Аполлон Майков родился в Москве в 1821 году и первые двенадцать лет, до переезда в Петербург, жил с весны до осени в Голышкине-Никольском или другом имении родителей - Чепчихе, что близ теперешнего Солнечногорска. Биографы ноэта утверждают, что в Голышкине Майков жил чаще, и именно го-лышкинские впечатления отражены в его прекрасных стихах о родной природе. А впечатления эти яркой, нетускнеющей полосой прошли через всю жизнь, через все творчество поэта. И одно из лучших стихотворений поэта - «Рыбная ловля» - начиналось строкой:
«Себя я помнить стал в деревне под Москвой».
Но вот и Голышкино. Шумит старый парк, как в сказке, стоит полуторавековая лиственница, видевшая дружную семью Майковых.
Неярка и даже сурова чисто русская краса здешней природы, воспетая Майковым:
«Картины бедные полуночного края!
Где б я ни умирал, вас вспомню, умирая…».
Края эти (Абрамцево совсем недалеко!) прославлены кистью Остроухова, Поленова, Нестерова. И Виктор Васнецов, что писал тут сумрачный грозовой фон для своих «Богатырей», словно слушал тревожную музыку давно отгремевших боев древнего Радонежа…

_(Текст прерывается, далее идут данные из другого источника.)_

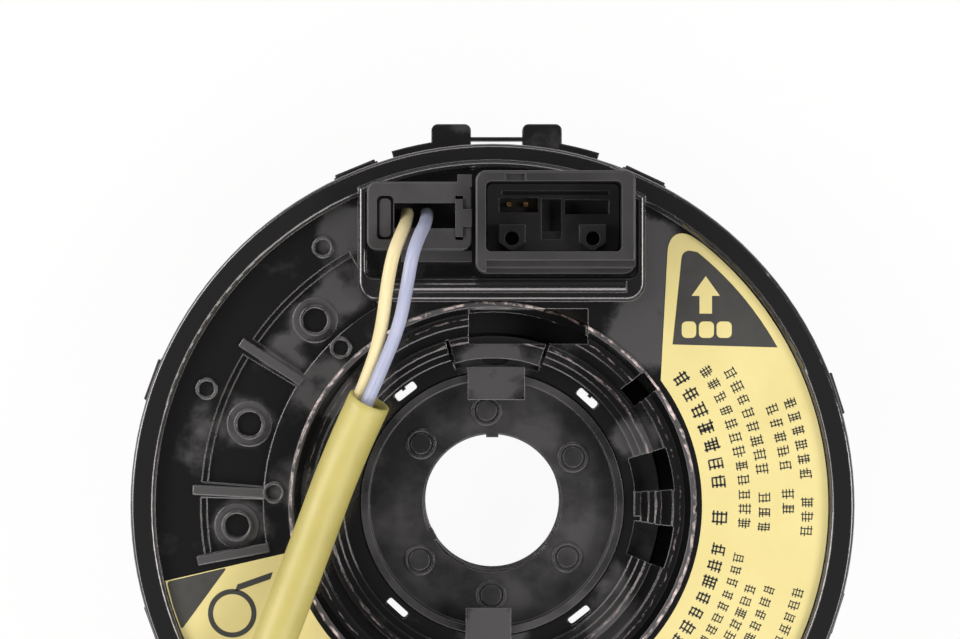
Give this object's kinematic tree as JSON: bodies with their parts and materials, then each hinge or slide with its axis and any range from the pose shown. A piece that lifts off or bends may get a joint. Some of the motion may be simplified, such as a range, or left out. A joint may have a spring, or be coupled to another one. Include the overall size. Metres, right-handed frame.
{
  "type": "steering clock spring",
  "caption": "Round steering-wheel coil unit: a rotor face with wire sockets and a sleeved airbag lead turns on a stator, joined by a wound ribbon cable.",
  "frame": {"origin": "on the steering shaft's axis, at the rear end of the hub's bore, in the plane that the rear socket and the screw posts stand on", "axes": "+Z along the shaft towards the steering wheel, +Y to the top of the wheel, +X to the driver's right"},
  "size_m": [0.11, 0.1729, 0.0416],
  "materials": {
    "rotor_plastic": "satin moulded plastic",
    "hub_plastic": "satin moulded plastic",
    "cam_plastic": "natural acetal",
    "slip_film": "thin low-friction film",
    "clip_plastic": "moulded",
    "socket_plastic": "satin moulded plastic",
    "holder_plastic": "satin moulded plastic",
    "pin_metal": "gold flashed",
    "airbag_plastic": "satin moulded plastic",
    "latch_plastic": "satin moulded plastic",
    "terminal_metal": "tinned copper alloy",
    "label_film": "matte printed film",
    "yellow_insulation": "vinyl insulation",
    "violet_insulation": "vinyl insulation",
    "sleeve_vinyl": "soft translucent vinyl",
    "plug_plastic": "moulded",
    "lock_plastic": "moulded",
    "stator_plastic": "satin moulded plastic",
    "cover_plastic": "fine textured moulding",
    "harness_plastic": "satin moulded plastic",
    "ribbon_film": "laminated film"
  },
  "bodies": {
    "stator": {"stator_case": "stator_plastic", "back_cover": "cover_plastic", "harness_socket": "harness_plastic", "harness_pins": "pin_metal", "rear_slip_sheet": "slip_film", "ribbon_outer_clip": "clip_plastic", "ribbon_cable": "ribbon_film"},
    "rotor": {"rotor_disc": "rotor_plastic", "hub_sleeve": "hub_plastic", "cancel_cam": "cam_plastic", "front_slip_sheet": "slip_film", "ribbon_inner_clip": "clip_plastic", "switch_socket": "socket_plastic", "terminal_holder": "holder_plastic", "switch_pins": "pin_metal", "airbag_holder": "airbag_plastic", "airbag_latch": "latch_plastic", "lead_terminals": "terminal_metal", "label_sheet": "label_film", "wire_yellow": "yellow_insulation", "wire_violet": "violet_insulation", "lead_sleeve": "sleeve_vinyl", "plug_shell": "plug_plastic", "plug_terminals": "terminal_metal"},
    "plug_lock": {"plug_lock": "lock_plastic"}
  },
  "joints": [
    {"name": "rotor_turn", "type": "hinge", "parent": "stator", "child": "rotor", "pos_m": [0, 0, 0], "axis": [0, 0, 1], "range_deg": [-900, 900], "deforming": ["ribbon_cable"]},
    {"name": "lock_slide", "type": "slide", "parent": "rotor", "child": "plug_lock", "axis": [1, 0, 0], "range_m": [0, 0.0025]}
  ]
}
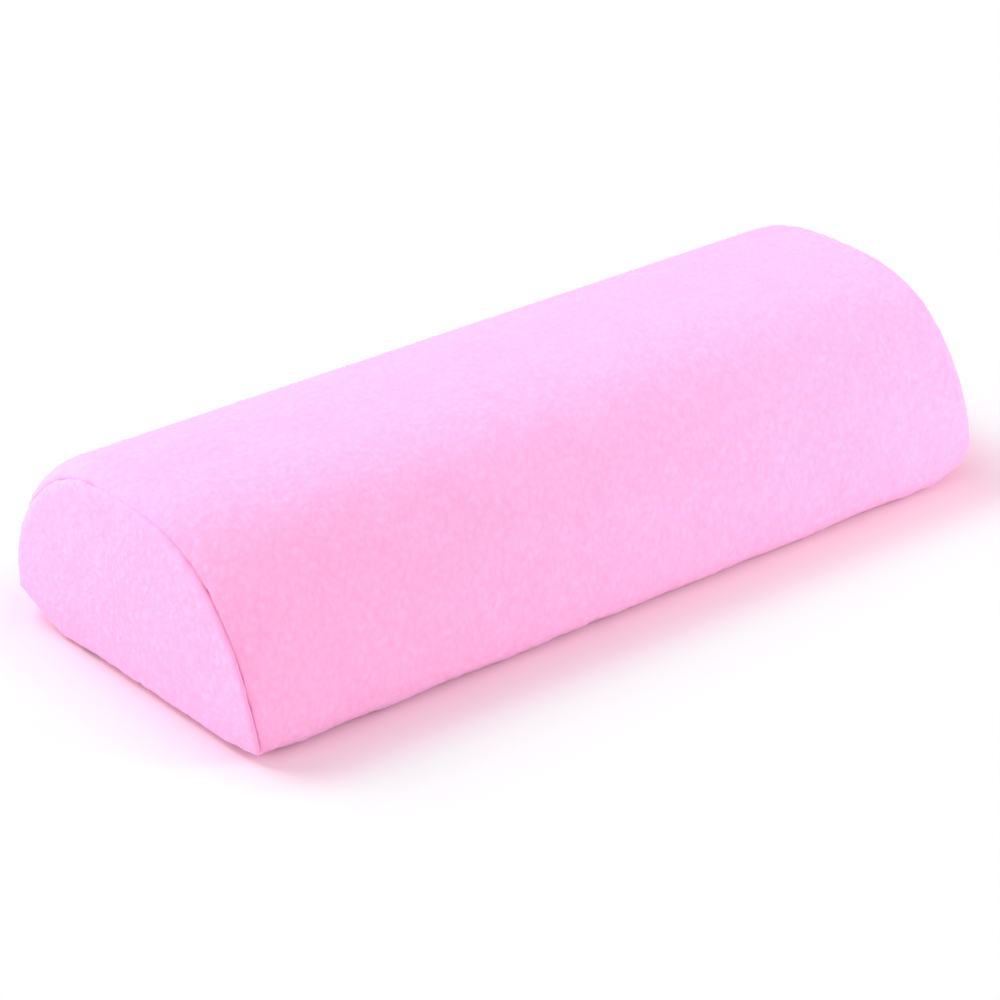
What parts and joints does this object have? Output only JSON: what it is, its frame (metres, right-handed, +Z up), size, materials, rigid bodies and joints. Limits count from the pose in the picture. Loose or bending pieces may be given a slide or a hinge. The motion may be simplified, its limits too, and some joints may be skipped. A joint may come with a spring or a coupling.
{
  "type": "manicure hand rest",
  "caption": "Half-round foam hand rest in a washable pink pile-cloth cover with a zip in its base, for supporting a hand during a manicure.",
  "frame": {"origin": "middle of the flat base, on the table", "axes": "+X along the rest, +Y from the picture's front long side to the rear, +Z up; the picture shows the -X end"},
  "size_m": [0.29, 0.129, 0.063],
  "materials": {
    "pile_cloth": "matte",
    "foam": "matte",
    "zip_tape": "matte",
    "zip_coil": "satin",
    "zip_metal": "satin"
  },
  "bodies": {
    "cover": {"foam_core": "foam", "top_panel": "pile_cloth", "left_end_panel": "pile_cloth", "right_end_panel": "pile_cloth", "base_front_panel": "pile_cloth", "base_rear_panel": "pile_cloth", "zip_tape_front": "zip_tape", "zip_tape_rear": "zip_tape", "zip_coil_front": "zip_coil", "zip_coil_rear": "zip_coil"},
    "slider": {"zip_slider": "zip_metal"},
    "pull": {"zip_pull": "zip_metal"}
  },
  "joints": [
    {"name": "zip_slide", "type": "slide", "parent": "cover", "child": "slider", "axis": [-1, 0, 0], "range_m": [0, 0.238]},
    {"name": "pull_swing", "type": "hinge", "parent": "slider", "child": "pull", "pos_m": [0.119, 0.02, 0.00268], "axis": [0, -1, 0], "range_deg": [-5, 164]}
  ]
}
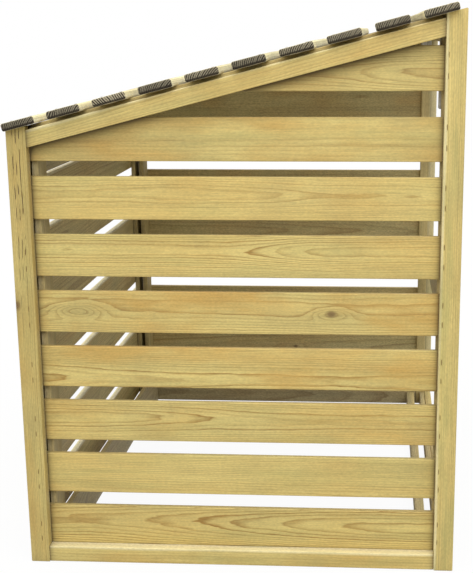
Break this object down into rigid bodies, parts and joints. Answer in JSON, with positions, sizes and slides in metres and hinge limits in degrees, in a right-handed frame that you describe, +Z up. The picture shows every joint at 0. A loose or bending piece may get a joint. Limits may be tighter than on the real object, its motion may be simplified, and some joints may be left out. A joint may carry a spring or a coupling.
{
  "type": "bin shelter",
  "caption": "Slatted timber shelter for wheeled bins: slatted sides and back, open front crossed by rails, and a lean-to roof of spaced boards",
  "frame": {"origin": "on the ground, under the middle of the shelter's outline with the roof overhang included", "axes": "+X toward the tall open front, +Y across the width toward the right-hand side panel, +Z up"},
  "size_m": [0.9944, 1.424, 1.2734],
  "materials": {
    "framing": "planed pressure-treated pine, greenish straw colour",
    "slats": "planed pressure-treated pine boards with fine grain",
    "roof_boards": "sawn pressure-treated pine boards, grey-brown on the cut ends"
  },
  "bodies": {
    "root": {"left_back_post": "framing", "left_front_post": "framing", "right_back_post": "framing", "right_front_post": "framing", "left_bottom_rail": "framing", "right_bottom_rail": "framing", "left_top_rail": "framing", "right_top_rail": "framing", "left_slats": "slats", "left_upper_slat": "slats", "left_top_slat": "slats", "right_slats": "slats", "right_upper_slat": "slats", "right_top_slat": "slats", "back_left_stile": "framing", "back_right_stile": "framing", "back_left_batten": "framing", "back_right_batten": "framing", "back_slats": "slats", "back_top_rail": "framing", "front_left_batten": "framing", "front_right_batten": "framing", "front_left_block": "framing", "front_right_block": "framing", "front_top_rail": "framing", "front_middle_rail": "framing", "front_bottom_rail": "framing", "front_kick_board": "framing", "left_base_rail": "framing", "right_base_rail": "framing", "front_base_rail": "framing", "back_base_rail": "framing", "left_rafter": "framing", "middle_rafter": "framing", "right_rafter": "framing", "roof_board_1": "roof_boards", "roof_board_2": "roof_boards", "roof_board_3": "roof_boards", "roof_board_4": "roof_boards", "roof_board_5": "roof_boards", "roof_board_6": "roof_boards", "roof_board_7": "roof_boards", "roof_board_8": "roof_boards", "roof_board_9": "roof_boards", "roof_board_10": "roof_boards"}
  },
  "joints": []
}
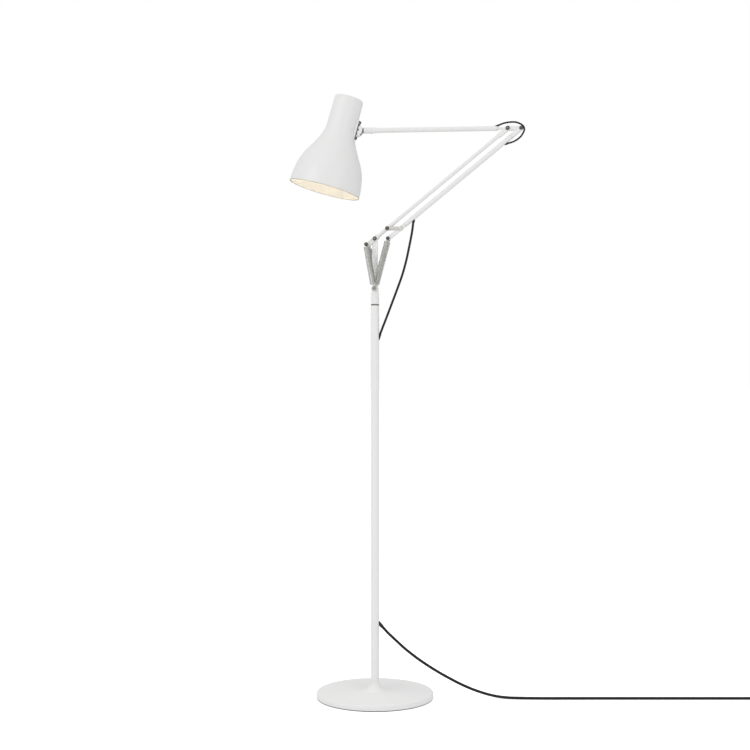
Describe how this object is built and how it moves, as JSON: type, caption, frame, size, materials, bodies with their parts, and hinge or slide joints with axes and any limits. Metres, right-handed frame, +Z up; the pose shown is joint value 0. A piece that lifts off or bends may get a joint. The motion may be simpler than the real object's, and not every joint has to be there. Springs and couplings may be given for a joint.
{
  "type": "adjustable arm floor lamp",
  "caption": "White floor lamp with a round base, a post, a spring balanced parallelogram arm and a bell shade that tilts, with a black cord and plug",
  "frame": {"origin": "on the floor, under the middle of the round base and the post", "axes": "+Z up along the post; the arm lies in the XZ plane, elbow towards +X and shade towards -X; the front seen in the picture faces -Y"},
  "size_m": [1.2503, 0.3084, 1.449],
  "materials": {
    "white_paint": "satin white paint on steel",
    "arm_paint": "satin white paint on steel tube",
    "shade_paint": "satin white paint on spun aluminium",
    "black_plastic": "smooth black plastic",
    "black_rubber": "matt black rubber",
    "dark_steel": "dull dark steel",
    "plated_steel": "plated steel",
    "spring_steel": "bright spring wire",
    "cast_iron": "rough casting",
    "grey_nylon": "dark grey nylon",
    "brass_cap": "plain",
    "opal_glass": "opal glass"
  },
  "bodies": {
    "stand": {"foot_pad": "black_rubber", "base_weight": "cast_iron", "base_cover": "white_paint", "base_bolt": "dark_steel", "post_foot_plug": "dark_steel", "post_tube": "white_paint", "outlet_grommet": "black_rubber", "inlet_grommet": "black_rubber", "swivel_bush": "grey_nylon", "mains_cord": "black_plastic", "cord_coil": "black_plastic", "cord_tie": "black_rubber", "plug": "black_plastic"},
    "head": {"head_spigot": "white_paint", "strut": "white_paint", "anchor_bolt": "plated_steel", "anchor_nut": "plated_steel", "spindle_clip": "dark_steel", "left_spring_near": "spring_steel", "left_spring_far": "spring_steel", "right_spring_near": "spring_steel", "right_spring_far": "spring_steel", "drop_cable": "black_plastic"},
    "lower_arm": {"lower_rod": "arm_paint", "lower_fork": "white_paint", "elbow_fork": "white_paint", "pivot_bolt": "dark_steel", "pivot_nut": "dark_steel", "spring_stud_near": "dark_steel", "spring_stud_far": "dark_steel", "link_pin_lower": "dark_steel"},
    "link": {"link_near": "plated_steel", "link_far": "plated_steel", "link_pin_upper": "dark_steel"},
    "upper_arm": {"upper_tube": "arm_paint", "arm_tongue": "white_paint", "elbow_bolt": "dark_steel", "elbow_nut": "dark_steel", "tie_rivet": "dark_steel", "arm_grommet": "black_rubber", "end_bush": "grey_nylon", "grub_screw": "dark_steel", "elbow_cable": "black_plastic"},
    "tie_rod": {"tie_tube": "arm_paint", "tie_foot": "white_paint", "tie_fork": "white_paint", "tie_spring_pin": "dark_steel", "tie_grommet_low": "black_rubber", "tie_grommet_high": "black_rubber"},
    "nose": {"nose_stalk": "dark_steel"},
    "shade": {"shade_shell": "shade_paint", "knuckle_pad": "white_paint", "knuckle_housing": "white_paint", "pad_screw_top": "dark_steel", "pad_screw_low": "dark_steel", "tilt_pin": "dark_steel", "lampholder": "black_plastic", "bulb_cap": "brass_cap", "bulb_glass": "opal_glass"},
    "switch": {"switch_button": "black_plastic"}
  },
  "joints": [
    {"name": "head_turn", "type": "hinge", "parent": "stand", "child": "head", "pos_m": [0, 0, 0.95], "axis": [0, 0, 1], "range_deg": [-150, 150]},
    {"name": "lower_arm_swing", "type": "hinge", "parent": "head", "child": "lower_arm", "pos_m": [0, 0, 1.101], "axis": [0, -1, 0], "range_deg": [-10, 50], "deforming": ["left_spring_near", "left_spring_far", "right_spring_near", "right_spring_far", "drop_cable"]},
    {"name": "elbow_bend", "type": "hinge", "parent": "lower_arm", "child": "upper_arm", "pos_m": [0.31718, 0, 1.35969], "axis": [0, 1, 0], "range_deg": [-12, 50], "deforming": ["right_spring_near", "right_spring_far", "drop_cable", "elbow_cable"]},
    {"name": "link_swing", "type": "hinge", "parent": "lower_arm", "child": "link", "pos_m": [0.02991, 0, 1.1254], "axis": [0, 1, 0], "range_deg": [-12, 50]},
    {"name": "tie_swing", "type": "hinge", "parent": "upper_arm", "child": "tie_rod", "pos_m": [0.34918, 0, 1.35952], "axis": [0, 1, 0], "range_deg": [-50, 12]},
    {"name": "shade_roll", "type": "hinge", "parent": "upper_arm", "child": "nose", "pos_m": [-0.03961, 0, 1.36156], "axis": [1, 0, -0.0052], "range_deg": [-90, 90]},
    {"name": "shade_tilt", "type": "hinge", "parent": "nose", "child": "shade", "pos_m": [-0.03961, 0, 1.36156], "axis": [0.0002, -0.9992, 0.0401], "range_deg": [-5, 50]},
    {"name": "switch_press", "type": "slide", "parent": "shade", "child": "switch", "axis": [-0.2605, -0.0388, -0.9647], "range_m": [0, 0.0025], "stiffness_N_per_m": 300}
  ],
  "couplings": [
    {"joint": "link_swing", "follows": "elbow_bend", "ratio": 1},
    {"joint": "tie_swing", "follows": "elbow_bend", "ratio": -1}
  ]
}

Темные еловые леса стеной подступают к майковской деревне. Войдем в них. Там, в чаще, настоянная хвоей прохлада. Привольно растут травы и грибы. Сразу невольно вспоминаешь из майковского «Пейзажа»:
«А красных мухоморов ряд, Что карлы сказочные спят».
Да, здесь все говорит о майковских стихах. И даже вон та, заветная, манящая голубая даль за полями, у линии далекого-далекого горизонта. Не она ли виднелась, не она ли манила мальчика с самой ранней весны? Помните?
«Мне в душу повеяло жизнью и волей! Вон - даль голубая видна… И хочется в поле, широкое поле, Где, шествуя, сыплет цветами весна».
След поэта хранится еще и поныне. Он в трепетных, неумирающих красках и звуках родной ему природы, которая паи еще ближе и родней оттого, что он воспел ее так проникновенно.